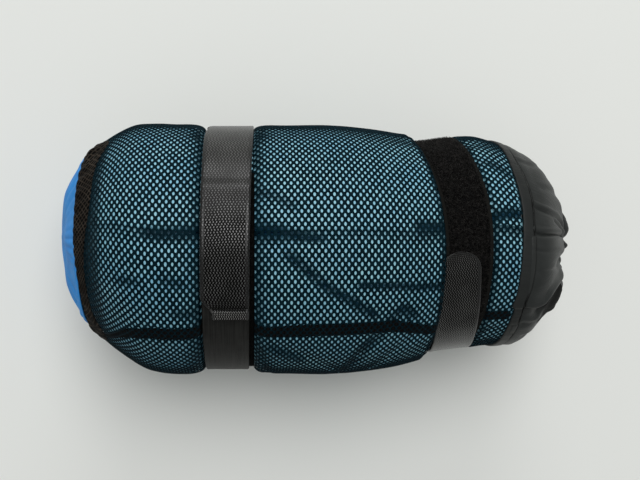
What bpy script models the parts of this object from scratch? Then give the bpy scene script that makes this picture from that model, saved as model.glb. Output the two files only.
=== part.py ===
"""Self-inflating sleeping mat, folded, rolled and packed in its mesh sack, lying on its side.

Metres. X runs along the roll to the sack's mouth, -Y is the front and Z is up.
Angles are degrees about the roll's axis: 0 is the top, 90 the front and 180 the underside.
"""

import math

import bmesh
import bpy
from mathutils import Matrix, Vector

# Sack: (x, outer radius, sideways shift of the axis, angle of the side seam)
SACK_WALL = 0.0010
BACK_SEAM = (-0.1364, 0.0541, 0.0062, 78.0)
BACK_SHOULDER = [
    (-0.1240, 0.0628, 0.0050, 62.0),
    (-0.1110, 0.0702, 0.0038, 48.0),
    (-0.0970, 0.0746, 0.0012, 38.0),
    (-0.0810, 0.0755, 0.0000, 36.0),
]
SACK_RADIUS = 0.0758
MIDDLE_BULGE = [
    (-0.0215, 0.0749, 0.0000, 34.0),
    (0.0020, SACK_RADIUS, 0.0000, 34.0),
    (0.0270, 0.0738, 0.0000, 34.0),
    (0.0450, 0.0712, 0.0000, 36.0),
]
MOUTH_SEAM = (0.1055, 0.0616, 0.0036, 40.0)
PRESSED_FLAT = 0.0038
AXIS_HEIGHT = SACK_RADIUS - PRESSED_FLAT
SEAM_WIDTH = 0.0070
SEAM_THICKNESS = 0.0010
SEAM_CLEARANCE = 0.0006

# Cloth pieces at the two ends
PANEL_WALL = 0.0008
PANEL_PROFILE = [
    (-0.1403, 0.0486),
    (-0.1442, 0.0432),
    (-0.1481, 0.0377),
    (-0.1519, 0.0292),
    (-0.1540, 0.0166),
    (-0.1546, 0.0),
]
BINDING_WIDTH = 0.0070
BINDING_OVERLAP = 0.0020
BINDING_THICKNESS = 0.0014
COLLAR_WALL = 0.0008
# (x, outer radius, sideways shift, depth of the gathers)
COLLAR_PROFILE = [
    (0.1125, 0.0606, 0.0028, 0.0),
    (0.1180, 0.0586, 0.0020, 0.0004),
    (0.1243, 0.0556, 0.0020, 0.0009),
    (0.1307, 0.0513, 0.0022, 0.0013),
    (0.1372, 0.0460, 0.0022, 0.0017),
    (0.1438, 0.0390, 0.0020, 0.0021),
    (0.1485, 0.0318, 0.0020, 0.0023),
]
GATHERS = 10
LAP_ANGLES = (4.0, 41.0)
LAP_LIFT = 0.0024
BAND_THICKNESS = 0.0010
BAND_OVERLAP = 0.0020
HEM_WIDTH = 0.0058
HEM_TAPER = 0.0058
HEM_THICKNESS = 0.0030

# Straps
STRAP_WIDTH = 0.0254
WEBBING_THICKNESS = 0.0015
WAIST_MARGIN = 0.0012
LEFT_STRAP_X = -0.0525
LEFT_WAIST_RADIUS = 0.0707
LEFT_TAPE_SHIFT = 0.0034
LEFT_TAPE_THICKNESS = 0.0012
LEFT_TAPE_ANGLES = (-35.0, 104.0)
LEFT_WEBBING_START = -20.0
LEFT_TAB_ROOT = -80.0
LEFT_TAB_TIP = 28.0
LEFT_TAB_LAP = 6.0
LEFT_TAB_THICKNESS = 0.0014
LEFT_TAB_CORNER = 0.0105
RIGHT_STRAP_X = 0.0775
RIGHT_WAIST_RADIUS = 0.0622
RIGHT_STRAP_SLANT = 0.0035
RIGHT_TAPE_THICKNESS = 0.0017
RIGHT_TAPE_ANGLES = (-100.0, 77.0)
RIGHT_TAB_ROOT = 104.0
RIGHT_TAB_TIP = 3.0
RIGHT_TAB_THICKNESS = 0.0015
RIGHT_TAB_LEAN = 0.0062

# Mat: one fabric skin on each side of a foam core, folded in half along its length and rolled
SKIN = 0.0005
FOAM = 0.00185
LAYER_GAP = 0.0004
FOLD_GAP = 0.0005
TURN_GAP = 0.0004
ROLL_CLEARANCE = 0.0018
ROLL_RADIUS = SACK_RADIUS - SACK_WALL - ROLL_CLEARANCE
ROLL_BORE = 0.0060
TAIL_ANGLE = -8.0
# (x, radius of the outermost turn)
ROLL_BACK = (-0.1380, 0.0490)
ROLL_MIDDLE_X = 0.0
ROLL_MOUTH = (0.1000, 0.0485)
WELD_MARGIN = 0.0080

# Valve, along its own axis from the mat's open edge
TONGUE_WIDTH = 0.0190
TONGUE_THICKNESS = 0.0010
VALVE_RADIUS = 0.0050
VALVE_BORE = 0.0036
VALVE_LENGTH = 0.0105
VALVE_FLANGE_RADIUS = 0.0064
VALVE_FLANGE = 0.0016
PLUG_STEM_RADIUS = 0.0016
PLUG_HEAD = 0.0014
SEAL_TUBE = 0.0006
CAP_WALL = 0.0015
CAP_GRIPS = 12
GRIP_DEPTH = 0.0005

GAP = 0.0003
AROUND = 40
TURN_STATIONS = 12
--
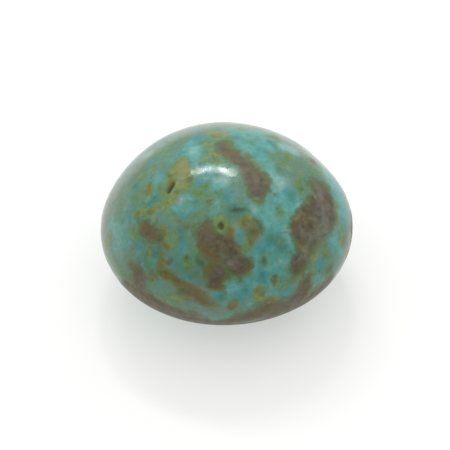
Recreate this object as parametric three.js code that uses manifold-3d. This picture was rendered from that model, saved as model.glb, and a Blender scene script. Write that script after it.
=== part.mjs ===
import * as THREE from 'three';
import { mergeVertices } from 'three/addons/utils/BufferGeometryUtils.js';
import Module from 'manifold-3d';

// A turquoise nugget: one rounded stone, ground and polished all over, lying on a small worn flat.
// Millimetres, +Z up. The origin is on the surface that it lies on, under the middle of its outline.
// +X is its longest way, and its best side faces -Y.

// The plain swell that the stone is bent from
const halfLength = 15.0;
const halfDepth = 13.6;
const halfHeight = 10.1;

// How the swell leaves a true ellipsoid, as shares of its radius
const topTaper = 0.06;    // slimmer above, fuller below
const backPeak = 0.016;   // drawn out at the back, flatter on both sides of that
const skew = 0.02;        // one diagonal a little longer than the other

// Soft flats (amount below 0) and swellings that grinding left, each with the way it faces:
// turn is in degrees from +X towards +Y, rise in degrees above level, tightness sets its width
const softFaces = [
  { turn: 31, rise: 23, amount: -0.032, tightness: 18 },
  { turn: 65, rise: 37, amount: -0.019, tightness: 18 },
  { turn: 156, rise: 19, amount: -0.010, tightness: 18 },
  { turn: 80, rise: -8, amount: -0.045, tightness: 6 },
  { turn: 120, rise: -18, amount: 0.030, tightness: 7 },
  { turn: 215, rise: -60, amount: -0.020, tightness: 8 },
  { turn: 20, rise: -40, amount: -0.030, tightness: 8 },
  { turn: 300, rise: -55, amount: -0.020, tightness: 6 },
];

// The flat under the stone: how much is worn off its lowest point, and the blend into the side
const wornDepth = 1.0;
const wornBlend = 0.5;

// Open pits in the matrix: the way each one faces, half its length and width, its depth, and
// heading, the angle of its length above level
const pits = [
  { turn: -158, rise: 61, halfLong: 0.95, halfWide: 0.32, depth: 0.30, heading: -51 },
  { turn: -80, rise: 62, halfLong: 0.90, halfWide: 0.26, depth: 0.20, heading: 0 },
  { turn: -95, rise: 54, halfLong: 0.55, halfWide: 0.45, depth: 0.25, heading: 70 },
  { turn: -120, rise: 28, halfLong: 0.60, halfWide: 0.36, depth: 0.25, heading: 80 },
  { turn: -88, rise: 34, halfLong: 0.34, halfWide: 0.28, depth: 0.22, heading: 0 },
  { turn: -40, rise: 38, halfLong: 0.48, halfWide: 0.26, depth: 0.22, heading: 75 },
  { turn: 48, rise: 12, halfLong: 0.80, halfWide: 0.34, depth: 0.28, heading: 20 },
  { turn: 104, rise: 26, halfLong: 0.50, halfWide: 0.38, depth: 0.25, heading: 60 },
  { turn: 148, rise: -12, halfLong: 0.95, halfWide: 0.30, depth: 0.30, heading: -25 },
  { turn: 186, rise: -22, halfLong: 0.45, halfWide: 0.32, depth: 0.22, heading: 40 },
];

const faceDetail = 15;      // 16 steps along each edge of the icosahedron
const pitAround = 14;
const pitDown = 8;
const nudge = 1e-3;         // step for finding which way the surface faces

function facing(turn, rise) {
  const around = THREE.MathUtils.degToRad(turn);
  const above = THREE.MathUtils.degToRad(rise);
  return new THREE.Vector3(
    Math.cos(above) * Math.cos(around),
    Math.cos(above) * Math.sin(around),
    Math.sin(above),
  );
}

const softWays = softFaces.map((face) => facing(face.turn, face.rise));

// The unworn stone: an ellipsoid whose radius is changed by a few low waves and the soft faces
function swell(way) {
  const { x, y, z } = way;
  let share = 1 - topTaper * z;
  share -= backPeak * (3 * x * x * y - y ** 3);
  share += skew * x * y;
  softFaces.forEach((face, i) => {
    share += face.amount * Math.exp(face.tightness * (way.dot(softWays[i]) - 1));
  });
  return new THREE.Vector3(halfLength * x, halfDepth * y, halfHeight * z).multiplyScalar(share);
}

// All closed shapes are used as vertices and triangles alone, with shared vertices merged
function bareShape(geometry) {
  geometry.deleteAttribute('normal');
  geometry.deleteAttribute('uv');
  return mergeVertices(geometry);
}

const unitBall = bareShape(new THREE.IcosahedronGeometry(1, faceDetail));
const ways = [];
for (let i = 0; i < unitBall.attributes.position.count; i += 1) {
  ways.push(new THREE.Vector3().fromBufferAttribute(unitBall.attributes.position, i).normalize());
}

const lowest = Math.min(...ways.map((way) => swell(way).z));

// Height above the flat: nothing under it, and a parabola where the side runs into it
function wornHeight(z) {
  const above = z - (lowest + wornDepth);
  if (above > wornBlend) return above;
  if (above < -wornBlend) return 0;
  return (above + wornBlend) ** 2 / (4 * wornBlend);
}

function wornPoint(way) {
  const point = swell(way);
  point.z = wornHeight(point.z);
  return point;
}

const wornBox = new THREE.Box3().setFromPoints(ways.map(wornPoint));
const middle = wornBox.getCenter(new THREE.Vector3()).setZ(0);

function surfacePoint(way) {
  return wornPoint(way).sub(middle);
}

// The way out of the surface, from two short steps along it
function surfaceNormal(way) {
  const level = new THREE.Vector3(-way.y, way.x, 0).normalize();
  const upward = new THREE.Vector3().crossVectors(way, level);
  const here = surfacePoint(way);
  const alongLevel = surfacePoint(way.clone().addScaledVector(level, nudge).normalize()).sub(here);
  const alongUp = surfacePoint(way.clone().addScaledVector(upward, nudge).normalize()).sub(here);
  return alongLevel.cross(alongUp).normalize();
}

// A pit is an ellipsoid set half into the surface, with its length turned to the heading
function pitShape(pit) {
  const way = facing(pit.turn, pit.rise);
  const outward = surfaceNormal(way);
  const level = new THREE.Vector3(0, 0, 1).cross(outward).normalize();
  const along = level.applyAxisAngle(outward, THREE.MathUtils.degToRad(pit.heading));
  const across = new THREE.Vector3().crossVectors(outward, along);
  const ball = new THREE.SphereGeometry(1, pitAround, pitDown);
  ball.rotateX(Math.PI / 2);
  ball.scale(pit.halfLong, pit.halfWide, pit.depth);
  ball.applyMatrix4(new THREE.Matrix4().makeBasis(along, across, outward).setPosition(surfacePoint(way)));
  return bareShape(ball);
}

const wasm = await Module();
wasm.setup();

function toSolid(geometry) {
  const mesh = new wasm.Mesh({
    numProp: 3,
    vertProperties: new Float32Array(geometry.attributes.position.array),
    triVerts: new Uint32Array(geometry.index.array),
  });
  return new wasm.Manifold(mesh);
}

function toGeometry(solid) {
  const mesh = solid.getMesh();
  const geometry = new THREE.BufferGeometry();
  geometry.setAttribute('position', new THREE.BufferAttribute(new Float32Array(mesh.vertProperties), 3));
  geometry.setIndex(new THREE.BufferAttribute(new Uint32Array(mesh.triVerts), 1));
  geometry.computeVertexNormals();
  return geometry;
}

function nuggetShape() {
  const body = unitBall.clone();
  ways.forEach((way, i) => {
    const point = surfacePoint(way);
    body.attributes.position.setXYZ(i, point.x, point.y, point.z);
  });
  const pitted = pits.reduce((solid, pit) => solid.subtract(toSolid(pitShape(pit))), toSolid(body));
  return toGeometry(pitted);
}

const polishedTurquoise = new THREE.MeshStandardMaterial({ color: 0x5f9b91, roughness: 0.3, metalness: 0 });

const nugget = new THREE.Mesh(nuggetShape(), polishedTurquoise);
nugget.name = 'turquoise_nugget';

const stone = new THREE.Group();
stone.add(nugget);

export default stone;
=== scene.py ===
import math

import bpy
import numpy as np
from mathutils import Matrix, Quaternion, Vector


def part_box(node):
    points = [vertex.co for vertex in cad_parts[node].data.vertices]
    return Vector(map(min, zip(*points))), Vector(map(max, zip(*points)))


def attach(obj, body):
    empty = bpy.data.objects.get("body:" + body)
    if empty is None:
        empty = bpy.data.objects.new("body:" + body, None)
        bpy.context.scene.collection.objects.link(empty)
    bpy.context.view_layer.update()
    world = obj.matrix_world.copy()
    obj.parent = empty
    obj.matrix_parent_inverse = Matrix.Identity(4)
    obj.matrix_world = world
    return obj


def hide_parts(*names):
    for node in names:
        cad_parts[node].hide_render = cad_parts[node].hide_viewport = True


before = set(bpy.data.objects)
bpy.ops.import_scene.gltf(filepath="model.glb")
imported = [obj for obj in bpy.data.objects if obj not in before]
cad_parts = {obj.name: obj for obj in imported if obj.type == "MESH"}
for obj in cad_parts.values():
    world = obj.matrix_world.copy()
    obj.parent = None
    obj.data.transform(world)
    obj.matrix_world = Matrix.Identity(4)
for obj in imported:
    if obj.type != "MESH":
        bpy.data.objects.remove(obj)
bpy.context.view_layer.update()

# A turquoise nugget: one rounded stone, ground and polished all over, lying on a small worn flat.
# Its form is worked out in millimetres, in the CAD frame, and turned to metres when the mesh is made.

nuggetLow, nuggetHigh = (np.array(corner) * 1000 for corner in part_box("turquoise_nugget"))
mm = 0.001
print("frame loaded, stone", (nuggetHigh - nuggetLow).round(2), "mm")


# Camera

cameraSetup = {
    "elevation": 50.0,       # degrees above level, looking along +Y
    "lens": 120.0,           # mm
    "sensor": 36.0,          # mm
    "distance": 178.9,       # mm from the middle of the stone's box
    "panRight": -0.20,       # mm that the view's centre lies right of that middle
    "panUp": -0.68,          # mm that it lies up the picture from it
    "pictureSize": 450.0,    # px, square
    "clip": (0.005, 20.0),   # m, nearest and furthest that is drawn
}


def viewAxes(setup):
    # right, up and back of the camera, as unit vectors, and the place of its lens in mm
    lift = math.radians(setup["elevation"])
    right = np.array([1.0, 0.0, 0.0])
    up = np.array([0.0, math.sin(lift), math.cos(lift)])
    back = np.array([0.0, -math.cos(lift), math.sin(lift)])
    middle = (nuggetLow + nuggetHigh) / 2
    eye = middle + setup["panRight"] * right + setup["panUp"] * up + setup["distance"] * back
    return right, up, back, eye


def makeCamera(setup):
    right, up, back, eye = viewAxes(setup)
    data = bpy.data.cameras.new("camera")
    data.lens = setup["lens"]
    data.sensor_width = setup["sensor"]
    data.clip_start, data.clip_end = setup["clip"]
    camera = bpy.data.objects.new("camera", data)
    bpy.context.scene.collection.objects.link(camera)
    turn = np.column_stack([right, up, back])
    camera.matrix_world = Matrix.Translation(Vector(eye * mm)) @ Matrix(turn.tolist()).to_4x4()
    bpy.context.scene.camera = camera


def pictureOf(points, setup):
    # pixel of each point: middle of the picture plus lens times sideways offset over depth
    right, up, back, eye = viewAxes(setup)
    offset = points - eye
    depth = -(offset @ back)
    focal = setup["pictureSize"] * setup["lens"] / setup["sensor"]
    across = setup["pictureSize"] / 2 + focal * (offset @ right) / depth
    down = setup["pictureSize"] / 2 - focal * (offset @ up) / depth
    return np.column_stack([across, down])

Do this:
Your task is to print the lines from the one containing "What bpy script" through the one containing "from mathutils import Matrix, Vector", exactly and with nothing added.

Answer to this task:
What bpy script models the parts of this object from scratch? Then give the bpy scene script that makes this picture from that model, saved as model.glb. Output the two files only.
=== part.py ===
"""Self-inflating sleeping mat, folded, rolled and packed in its mesh sack, lying on its side.

Metres. X runs along the roll to the sack's mouth, -Y is the front and Z is up.
Angles are degrees about the roll's axis: 0 is the top, 90 the front and 180 the underside.
"""

import math

import bmesh
import bpy
from mathutils import Matrix, Vector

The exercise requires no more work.